Unlike Valerian, Laureline was born in the past and was recruited after saving Valerian’s life in the year 1000. She demanded that he bring her back to the future with him, which he did (though in the anime, this resulted in the disappearance of Earth and left the pair as the only humans left in the universe). Given the time period that she hailed from, she started out as little more than a background character; she travelled with Valerian, but didn’t do much to step out from under his shadow. When the two become separated during an adventure, however, she fully comes into her own as his equal. Much as Valerian becomes a bit dumbed down and boorish, Laureline becomes more ambitious and outgoing as the series continues.
Attractive, intelligent and a bit of a rebel, Laureline learns to yield her sex appeal as a weapon to get information or manipulate others into doing what she and Valerian need. She also becomes the moral center of the group, questioning whether some of their jobs are the right thing to do in a way that Valerian never would on his own. As the series progressed, she became the star and it was Valerian who was left in her shadow.
The Universe According to Valérian and Laureline
There are a number of alien races in Valérian and Laureline, including the capitalist, alcohol-loving Shingouz, the humanoid Shadows and the living stones known as the Woloch that wanted to destroy all organic life in the galaxy. There are human characters as well, including recurring characters such as the somewhat timid and hedonistic Mr. Albert (Galaxity’s contact in the 20th century).
The Earth is drastically different after an atomic bomb melted the ice caps in the 1980s, which is why the futuristic city of Galaxity is the home of the Empire instead of an existing Earth city. It’s later discovered that the Earth is actually owned by an alien family from the world of Hypsis, which we’ve known as God; he had hoped to edge Earth along its development to the point that it would start returning a profit, but because of its imperialist tendencies he had to destroy Galaxity to try and get things back on course. Valerian and Laureline traveled throughout space and time, finding new adventures and sometimes facing hard choices along the way.
Valérian and Laureline wasn’t just a generic sci-fi comic. Laureline’s character was based on the feminism movement of the 1960s, making her an early strong female character in comics, and Valerian’s “classic hero” was shown more and more to be out of place in the world. When Galaxity disappears and there’s no one left to give orders, Valerian finds himself all but unable to function at first and considers simply ending it all. The characters developed and grew, and eventually found their place in this new universe where they had to do more than just follow orders that came down from above. The creators weren’t afraid to touch on topics such as liberal politics, religion and other things that were seen as controversial at the time, and in the end it was a stronger comic for it.

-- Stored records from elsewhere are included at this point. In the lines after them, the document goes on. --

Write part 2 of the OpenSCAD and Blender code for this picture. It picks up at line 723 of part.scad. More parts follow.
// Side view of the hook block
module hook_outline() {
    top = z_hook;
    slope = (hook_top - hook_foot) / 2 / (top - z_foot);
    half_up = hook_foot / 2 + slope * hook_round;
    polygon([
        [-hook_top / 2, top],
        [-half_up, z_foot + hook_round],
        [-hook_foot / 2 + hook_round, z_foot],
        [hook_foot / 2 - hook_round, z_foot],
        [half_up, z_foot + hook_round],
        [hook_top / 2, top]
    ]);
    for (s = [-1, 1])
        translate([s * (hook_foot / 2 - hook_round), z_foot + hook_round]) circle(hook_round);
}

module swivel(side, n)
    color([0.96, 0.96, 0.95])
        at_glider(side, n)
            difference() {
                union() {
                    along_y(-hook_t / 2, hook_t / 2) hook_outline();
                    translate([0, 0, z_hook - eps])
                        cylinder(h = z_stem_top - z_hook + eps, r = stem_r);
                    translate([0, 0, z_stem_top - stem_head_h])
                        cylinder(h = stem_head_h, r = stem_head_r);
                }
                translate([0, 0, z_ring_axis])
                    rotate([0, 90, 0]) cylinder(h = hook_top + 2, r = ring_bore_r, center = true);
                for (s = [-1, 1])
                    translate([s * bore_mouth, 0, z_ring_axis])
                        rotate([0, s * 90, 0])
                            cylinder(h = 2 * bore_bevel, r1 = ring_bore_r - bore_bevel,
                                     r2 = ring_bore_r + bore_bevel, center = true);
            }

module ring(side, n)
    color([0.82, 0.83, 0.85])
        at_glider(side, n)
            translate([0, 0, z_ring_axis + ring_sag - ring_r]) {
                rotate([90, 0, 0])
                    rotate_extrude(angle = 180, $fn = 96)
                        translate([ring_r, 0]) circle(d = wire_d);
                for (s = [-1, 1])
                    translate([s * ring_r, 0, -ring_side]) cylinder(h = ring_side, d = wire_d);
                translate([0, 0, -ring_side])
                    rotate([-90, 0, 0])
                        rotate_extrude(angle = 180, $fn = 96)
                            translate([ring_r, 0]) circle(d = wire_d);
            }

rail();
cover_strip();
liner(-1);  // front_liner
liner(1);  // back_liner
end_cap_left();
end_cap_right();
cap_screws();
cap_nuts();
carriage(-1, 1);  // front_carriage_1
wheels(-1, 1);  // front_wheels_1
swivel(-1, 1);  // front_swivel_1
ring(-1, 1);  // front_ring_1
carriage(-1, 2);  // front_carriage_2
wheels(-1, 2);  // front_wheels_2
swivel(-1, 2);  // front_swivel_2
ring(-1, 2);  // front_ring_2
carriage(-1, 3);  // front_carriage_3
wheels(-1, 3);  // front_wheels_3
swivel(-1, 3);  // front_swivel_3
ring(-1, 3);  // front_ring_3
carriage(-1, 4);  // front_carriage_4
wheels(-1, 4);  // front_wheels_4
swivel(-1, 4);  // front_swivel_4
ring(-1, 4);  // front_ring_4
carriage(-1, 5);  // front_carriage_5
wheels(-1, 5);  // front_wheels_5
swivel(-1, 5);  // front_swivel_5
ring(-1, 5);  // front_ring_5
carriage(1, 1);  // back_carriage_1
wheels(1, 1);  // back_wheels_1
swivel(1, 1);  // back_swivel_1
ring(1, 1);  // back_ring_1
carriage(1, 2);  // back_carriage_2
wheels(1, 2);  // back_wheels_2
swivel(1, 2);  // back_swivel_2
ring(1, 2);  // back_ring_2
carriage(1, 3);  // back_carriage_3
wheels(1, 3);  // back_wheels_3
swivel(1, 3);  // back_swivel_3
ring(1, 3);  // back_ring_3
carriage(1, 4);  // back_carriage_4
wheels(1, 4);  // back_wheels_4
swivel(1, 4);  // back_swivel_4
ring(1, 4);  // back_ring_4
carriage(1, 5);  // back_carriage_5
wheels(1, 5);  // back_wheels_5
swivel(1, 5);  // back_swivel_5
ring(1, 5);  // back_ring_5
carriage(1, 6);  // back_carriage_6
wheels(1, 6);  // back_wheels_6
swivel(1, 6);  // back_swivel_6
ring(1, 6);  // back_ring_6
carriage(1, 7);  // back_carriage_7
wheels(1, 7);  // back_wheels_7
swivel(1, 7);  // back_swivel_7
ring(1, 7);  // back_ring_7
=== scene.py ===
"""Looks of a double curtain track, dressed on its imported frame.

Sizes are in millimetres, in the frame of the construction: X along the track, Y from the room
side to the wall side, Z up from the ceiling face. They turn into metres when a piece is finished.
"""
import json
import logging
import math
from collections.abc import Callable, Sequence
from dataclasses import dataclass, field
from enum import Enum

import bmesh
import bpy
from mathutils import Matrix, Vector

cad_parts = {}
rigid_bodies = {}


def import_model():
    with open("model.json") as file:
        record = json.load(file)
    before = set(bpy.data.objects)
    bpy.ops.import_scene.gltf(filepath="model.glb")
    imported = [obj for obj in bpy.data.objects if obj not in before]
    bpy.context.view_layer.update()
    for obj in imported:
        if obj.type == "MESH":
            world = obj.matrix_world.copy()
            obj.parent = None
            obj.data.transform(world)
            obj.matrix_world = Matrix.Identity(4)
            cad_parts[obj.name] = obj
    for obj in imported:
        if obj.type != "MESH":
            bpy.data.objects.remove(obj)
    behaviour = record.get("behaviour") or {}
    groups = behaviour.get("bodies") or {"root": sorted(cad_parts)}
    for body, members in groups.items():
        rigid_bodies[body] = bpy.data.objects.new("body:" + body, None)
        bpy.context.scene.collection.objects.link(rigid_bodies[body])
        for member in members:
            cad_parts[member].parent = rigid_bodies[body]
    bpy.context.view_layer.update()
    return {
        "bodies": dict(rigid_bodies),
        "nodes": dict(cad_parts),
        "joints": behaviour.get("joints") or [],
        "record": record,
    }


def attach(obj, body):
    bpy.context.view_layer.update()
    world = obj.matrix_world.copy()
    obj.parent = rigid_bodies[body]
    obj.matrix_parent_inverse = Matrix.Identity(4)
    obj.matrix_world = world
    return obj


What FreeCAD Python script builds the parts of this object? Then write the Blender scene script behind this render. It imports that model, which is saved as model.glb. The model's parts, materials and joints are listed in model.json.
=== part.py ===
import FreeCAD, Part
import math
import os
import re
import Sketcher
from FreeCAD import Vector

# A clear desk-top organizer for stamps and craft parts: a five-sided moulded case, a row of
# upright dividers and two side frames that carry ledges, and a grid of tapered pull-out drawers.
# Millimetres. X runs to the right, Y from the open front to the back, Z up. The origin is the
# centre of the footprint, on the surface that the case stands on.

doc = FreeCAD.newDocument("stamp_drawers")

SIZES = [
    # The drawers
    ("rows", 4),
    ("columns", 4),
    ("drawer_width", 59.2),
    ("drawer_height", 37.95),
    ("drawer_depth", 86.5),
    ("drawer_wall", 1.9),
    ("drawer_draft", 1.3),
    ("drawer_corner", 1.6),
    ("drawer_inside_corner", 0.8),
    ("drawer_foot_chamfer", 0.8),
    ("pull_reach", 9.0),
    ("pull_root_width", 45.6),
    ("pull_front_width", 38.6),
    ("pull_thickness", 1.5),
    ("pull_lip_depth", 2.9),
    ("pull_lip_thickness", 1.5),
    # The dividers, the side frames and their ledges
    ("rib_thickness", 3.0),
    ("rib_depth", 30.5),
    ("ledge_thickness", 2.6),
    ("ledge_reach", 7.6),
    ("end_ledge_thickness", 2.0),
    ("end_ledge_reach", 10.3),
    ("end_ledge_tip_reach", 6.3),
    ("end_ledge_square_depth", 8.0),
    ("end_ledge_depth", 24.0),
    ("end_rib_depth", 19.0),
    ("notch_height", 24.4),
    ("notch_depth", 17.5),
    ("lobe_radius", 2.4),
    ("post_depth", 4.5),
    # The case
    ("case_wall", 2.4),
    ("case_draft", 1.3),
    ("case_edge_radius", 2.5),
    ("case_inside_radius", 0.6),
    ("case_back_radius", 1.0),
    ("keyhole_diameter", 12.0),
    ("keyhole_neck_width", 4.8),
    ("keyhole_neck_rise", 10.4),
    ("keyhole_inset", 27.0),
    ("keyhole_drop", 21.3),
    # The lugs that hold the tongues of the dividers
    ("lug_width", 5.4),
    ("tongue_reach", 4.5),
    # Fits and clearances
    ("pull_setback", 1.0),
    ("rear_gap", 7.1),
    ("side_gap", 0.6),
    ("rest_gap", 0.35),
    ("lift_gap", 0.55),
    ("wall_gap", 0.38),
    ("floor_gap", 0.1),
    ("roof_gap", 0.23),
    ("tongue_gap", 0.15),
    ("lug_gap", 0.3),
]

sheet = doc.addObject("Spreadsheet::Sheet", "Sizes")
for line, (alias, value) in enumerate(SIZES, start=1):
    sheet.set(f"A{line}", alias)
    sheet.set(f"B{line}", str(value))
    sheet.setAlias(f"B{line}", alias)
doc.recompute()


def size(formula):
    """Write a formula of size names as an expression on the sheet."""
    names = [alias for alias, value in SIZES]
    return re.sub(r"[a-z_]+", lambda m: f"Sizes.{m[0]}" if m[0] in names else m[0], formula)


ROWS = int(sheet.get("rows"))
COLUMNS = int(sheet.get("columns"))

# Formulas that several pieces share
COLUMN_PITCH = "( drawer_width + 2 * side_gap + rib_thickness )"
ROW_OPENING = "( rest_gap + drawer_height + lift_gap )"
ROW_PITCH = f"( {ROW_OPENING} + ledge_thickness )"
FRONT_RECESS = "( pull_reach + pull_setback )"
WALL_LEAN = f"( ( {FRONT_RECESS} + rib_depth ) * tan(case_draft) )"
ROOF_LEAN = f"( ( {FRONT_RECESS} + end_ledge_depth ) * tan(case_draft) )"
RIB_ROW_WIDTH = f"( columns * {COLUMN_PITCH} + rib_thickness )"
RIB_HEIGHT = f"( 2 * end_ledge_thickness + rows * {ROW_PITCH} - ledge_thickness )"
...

Valérian and Laureline had a significant impact on the science fiction genre that can still be seen to this day. In addition to influencing several comics and comic artists, its influence can also be seen in media such as film as well. Conan the Barbarian and Independence Day both had design elements that seemed quite similar to worlds or technology seen in Valérian and Laureline, and the Star Wars saga seemed to borrow a number of elements from the comics. Even iconic Star Wars aspects such as the design of the Millennium Falcon, Han Solo being frozen in carbonite, Darth Vader’s general look (including the burns he suffered as Anakin) and even Leia’s gold bikini bore strong similarities to things that had appeared in Valérian and Laureline years before. This led to Mézières creating a scene in which Luke and Leia meet Valerian and Laureline, and when Leia remarks that they look familiar Laureline explains that they’d been there for a long time.
Besson’s The Fifth Element also drew inspiration from Valérian and Laureline, though this was with the creator’s blessing; Mézières did concept art for the film, and provided input into the story that changed Bruce Willis’ Korben Dallas from a factory worker to a taxi cab driver. Other elements of the story were also similar to plots seen in Valérian and Laureline, though Besson claims that he came up with the ideas for those elements when he was a teenager (which would have them predate the items appearing in the comics). Besson openly admits that he’s a fan of the comics, however, and that love for the source material is what’s driven Valerian and the City of a Thousand Planets to get made.